■ **What you have to do**
Restate all of the data exactly.
════
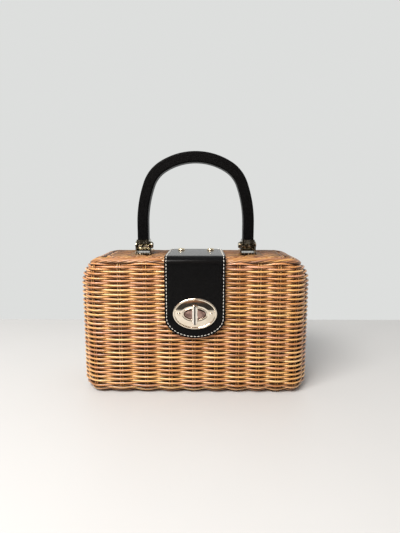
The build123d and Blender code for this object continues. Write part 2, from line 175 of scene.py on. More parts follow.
def colourRamp(tree, factor, stops):
    node = addNode(tree, "ValToRGB", {"Fac": factor})
    points = node.color_ramp.elements
    while len(points) < len(stops):
        points.new(0.5)
    for point, (place, colour) in zip(points, stops):
        point.position = place
        point.color = (*colour, 1)
    return node.outputs["Color"]


def rangeMap(tree, value, low, high, fromLow=0.0, fromHigh=1.0):
    values = {"Value": value, "From Min": fromLow, "From Max": fromHigh, "To Min": low, "To Max": high}
    return addNode(tree, "MapRange", values).outputs["Result"]


def noiseOn(tree, vector, scale, detail=3.0, roughness=0.55):
    values = {"Vector": vector, "Scale": scale, "Detail": detail, "Roughness": roughness}
    return addNode(tree, "TexNoise", values).outputs["Fac"]


def bumpOn(tree, shader, height, strength, distance):
    node = addNode(tree, "Bump", {"Height": height, "Strength": strength, "Distance": distance})
    tree.links.new(node.outputs["Normal"], shader.inputs["Normal"])


reedSpan = 0.95  # the share of one unit of the map that goes once around a reed
reedScale = 100  # units of the map in a metre along a reed
reedShift = 40  # how far along its map a reed may start

wickerLook = {
    "dark": (0.28, 0.095, 0.024),
    "honey": (0.60, 0.255, 0.072),
    "gold": (0.80, 0.43, 0.130),
    "pale": (0.94, 0.66, 0.33),
    "blush": (0.74, 0.35, 0.200),
    "ramp": ((0.10, "dark"), (0.36, "honey"), (0.58, "gold"), (0.90, "pale")),
    "fibrePlace": (0.9, 9.0, 3.7),  # weights of the way along, the way round and the reed's number
    "fibreNoise": (2.2, 5.0, 0.65),  # size, detail, roughness
    "driftPlace": (0.16, 5.3),  # weights of the way along and the reed's number
    "driftNoise": (1.6, 2.0),
    "blushPlace": (0.10, 8.9, 4.0),  # the same, and a shift
    "blushNoise": (1.3, 2.0),
    "shadeWeights": (0.42, 0.62, 0.36),  # of the reed's own shade, the drift and the fibre
    "shadeShift": -0.22,
    "blushShare": (0.0, 0.75, 0.50, 0.72),  # low and high, and the noise that gives each, here and below
    "grain": (0.45, 1.0, 0.30, 0.44),
    "facing": (0.50, 0.97),
    "rough": (0.26, 0.52),
    "coatRough": 0.22,
    "specular": 0.55,
    "bump": (0.7, 0.00006),
}


def makeReedMaterial(name, lightness, creviceShade=0.80, turned=0.0, shadeOver=1.0, coat=0.6):
    # each reed is told apart by the whole part of its map's second number
    look = wickerLook
    material, tree, shader = newMaterial(name)
    place = addNode(tree, "UVMap", uv_map="reedMap").outputs["UV"]
    along, code = addNode(tree, "SeparateXYZ", {0: place}).outputs[:2]
    number = mathStep(tree, "FLOOR", code)
    around = mathStep(tree, "FRACT", code)
    chance = addNode(tree, "TexWhiteNoise", {"W": number}, noise_dimensions="1D").outputs["Value"]
    # fine fibres run along the reed
    fibrePlace = weighedPlace(tree, (along, around, number), look["fibrePlace"])
    fibre = noiseOn(tree, fibrePlace, *look["fibreNoise"])
    # slow change of shade along each reed
    driftPlace = weighedPlace(tree, (along, number), look["driftPlace"])
    drift = noiseOn(tree, driftPlace, *look["driftNoise"])
    shade = weighedSum(tree, (chance, drift, fibre), look["shadeWeights"])
    shade = mathStep(tree, "ADD", shade, lightness + look["shadeShift"])
    colour = colourRamp(tree, shade, [(stop, look[key]) for stop, key in look["ramp"]])
    # some lengths are pinker, as peeled willow and cane are
    blushPlace = weighedPlace(tree, (along, number, 1.0), look["blushPlace"])
    blush = noiseOn(tree, blushPlace, *look["blushNoise"])
    colour = mixColours(tree, rangeMap(tree, blush, *look["blushShare"]), colour, (*look["blush"], 1))
    # thin dark grain lines and the odd speck
    colour = mixColours(tree, 1.0, colour, rangeMap(tree, fibre, *look["grain"]), "MULTIPLY")
    # painted shade: each reed is darkened where it lies against its neighbours, standing in for the shade
    # between reeds, and shadeOver darkens the whole reed
    turn = mathStep(tree, "MULTIPLY", around, 2 * pi / reedSpan)
    facing = mathStep(tree, "ABSOLUTE", mathStep(tree, "COSINE", mathStep(tree, "ADD", turn, turned)))
    paintedShade = rangeMap(tree, facing, shadeOver, shadeOver * (1.0 - creviceShade), *look["facing"])
    setInputs(tree, shader, {"Base Color": mixColours(tree, 1.0, colour, paintedShade, "MULTIPLY"),
                             "Roughness": rangeMap(tree, fibre, *look["rough"]),
                             "Coat Weight": coat, "Coat Roughness": look["coatRough"],
                             "Specular IOR Level": look["specular"]})
    bumpOn(tree, shader, fibre, *look["bump"])
    return material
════
■ **The result**
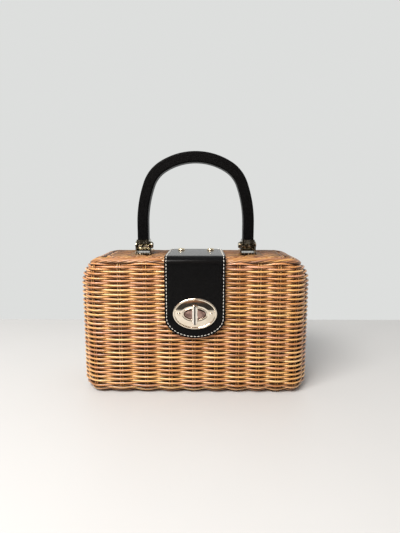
The build123d and Blender code for this object continues. Write part 2, from line 175 of scene.py on. More parts follow.
def colourRamp(tree, factor, stops):
    node = addNode(tree, "ValToRGB", {"Fac": factor})
    points = node.color_ramp.elements
    while len(points) < len(stops):
        points.new(0.5)
    for point, (place, colour) in zip(points, stops):
        point.position = place
        point.color = (*colour, 1)
    return node.outputs["Color"]


def rangeMap(tree, value, low, high, fromLow=0.0, fromHigh=1.0):
    values = {"Value": value, "From Min": fromLow, "From Max": fromHigh, "To Min": low, "To Max": high}
    return addNode(tree, "MapRange", values).outputs["Result"]


def noiseOn(tree, vector, scale, detail=3.0, roughness=0.55):
    values = {"Vector": vector, "Scale": scale, "Detail": detail, "Roughness": roughness}
    return addNode(tree, "TexNoise", values).outputs["Fac"]


def bumpOn(tree, shader, height, strength, distance):
    node = addNode(tree, "Bump", {"Height": height, "Strength": strength, "Distance": distance})
    tree.links.new(node.outputs["Normal"], shader.inputs["Normal"])


reedSpan = 0.95  # the share of one unit of the map that goes once around a reed
reedScale = 100  # units of the map in a metre along a reed
reedShift = 40  # how far along its map a reed may start

wickerLook = {
    "dark": (0.28, 0.095, 0.024),
    "honey": (0.60, 0.255, 0.072),
    "gold": (0.80, 0.43, 0.130),
    "pale": (0.94, 0.66, 0.33),
    "blush": (0.74, 0.35, 0.200),
    "ramp": ((0.10, "dark"), (0.36, "honey"), (0.58, "gold"), (0.90, "pale")),
    "fibrePlace": (0.9, 9.0, 3.7),  # weights of the way along, the way round and the reed's number
    "fibreNoise": (2.2, 5.0, 0.65),  # size, detail, roughness
    "driftPlace": (0.16, 5.3),  # weights of the way along and the reed's number
    "driftNoise": (1.6, 2.0),
    "blushPlace": (0.10, 8.9, 4.0),  # the same, and a shift
    "blushNoise": (1.3, 2.0),
    "shadeWeights": (0.42, 0.62, 0.36),  # of the reed's own shade, the drift and the fibre
    "shadeShift": -0.22,
    "blushShare": (0.0, 0.75, 0.50, 0.72),  # low and high, and the noise that gives each, here and below
    "grain": (0.45, 1.0, 0.30, 0.44),
    "facing": (0.50, 0.97),
    "rough": (0.26, 0.52),
    "coatRough": 0.22,
    "specular": 0.55,
    "bump": (0.7, 0.00006),
}


def makeReedMaterial(name, lightness, creviceShade=0.80, turned=0.0, shadeOver=1.0, coat=0.6):
    # each reed is told apart by the whole part of its map's second number
    look = wickerLook
    material, tree, shader = newMaterial(name)
    place = addNode(tree, "UVMap", uv_map="reedMap").outputs["UV"]
    along, code = addNode(tree, "SeparateXYZ", {0: place}).outputs[:2]
    number = mathStep(tree, "FLOOR", code)
    around = mathStep(tree, "FRACT", code)
    chance = addNode(tree, "TexWhiteNoise", {"W": number}, noise_dimensions="1D").outputs["Value"]
    # fine fibres run along the reed
    fibrePlace = weighedPlace(tree, (along, around, number), look["fibrePlace"])
    fibre = noiseOn(tree, fibrePlace, *look["fibreNoise"])
    # slow change of shade along each reed
    driftPlace = weighedPlace(tree, (along, number), look["driftPlace"])
    drift = noiseOn(tree, driftPlace, *look["driftNoise"])
    shade = weighedSum(tree, (chance, drift, fibre), look["shadeWeights"])
    shade = mathStep(tree, "ADD", shade, lightness + look["shadeShift"])
    colour = colourRamp(tree, shade, [(stop, look[key]) for stop, key in look["ramp"]])
    # some lengths are pinker, as peeled willow and cane are
    blushPlace = weighedPlace(tree, (along, number, 1.0), look["blushPlace"])
    blush = noiseOn(tree, blushPlace, *look["blushNoise"])
    colour = mixColours(tree, rangeMap(tree, blush, *look["blushShare"]), colour, (*look["blush"], 1))
    # thin dark grain lines and the odd speck
    colour = mixColours(tree, 1.0, colour, rangeMap(tree, fibre, *look["grain"]), "MULTIPLY")
    # painted shade: each reed is darkened where it lies against its neighbours, standing in for the shade
    # between reeds, and shadeOver darkens the whole reed
    turn = mathStep(tree, "MULTIPLY", around, 2 * pi / reedSpan)
    facing = mathStep(tree, "ABSOLUTE", mathStep(tree, "COSINE", mathStep(tree, "ADD", turn, turned)))
    paintedShade = rangeMap(tree, facing, shadeOver, shadeOver * (1.0 - creviceShade), *look["facing"])
    setInputs(tree, shader, {"Base Color": mixColours(tree, 1.0, colour, paintedShade, "MULTIPLY"),
                             "Roughness": rangeMap(tree, fibre, *look["rough"]),
                             "Coat Weight": coat, "Coat Roughness": look["coatRough"],
                             "Specular IOR Level": look["specular"]})
    bumpOn(tree, shader, fibre, *look["bump"])
    return material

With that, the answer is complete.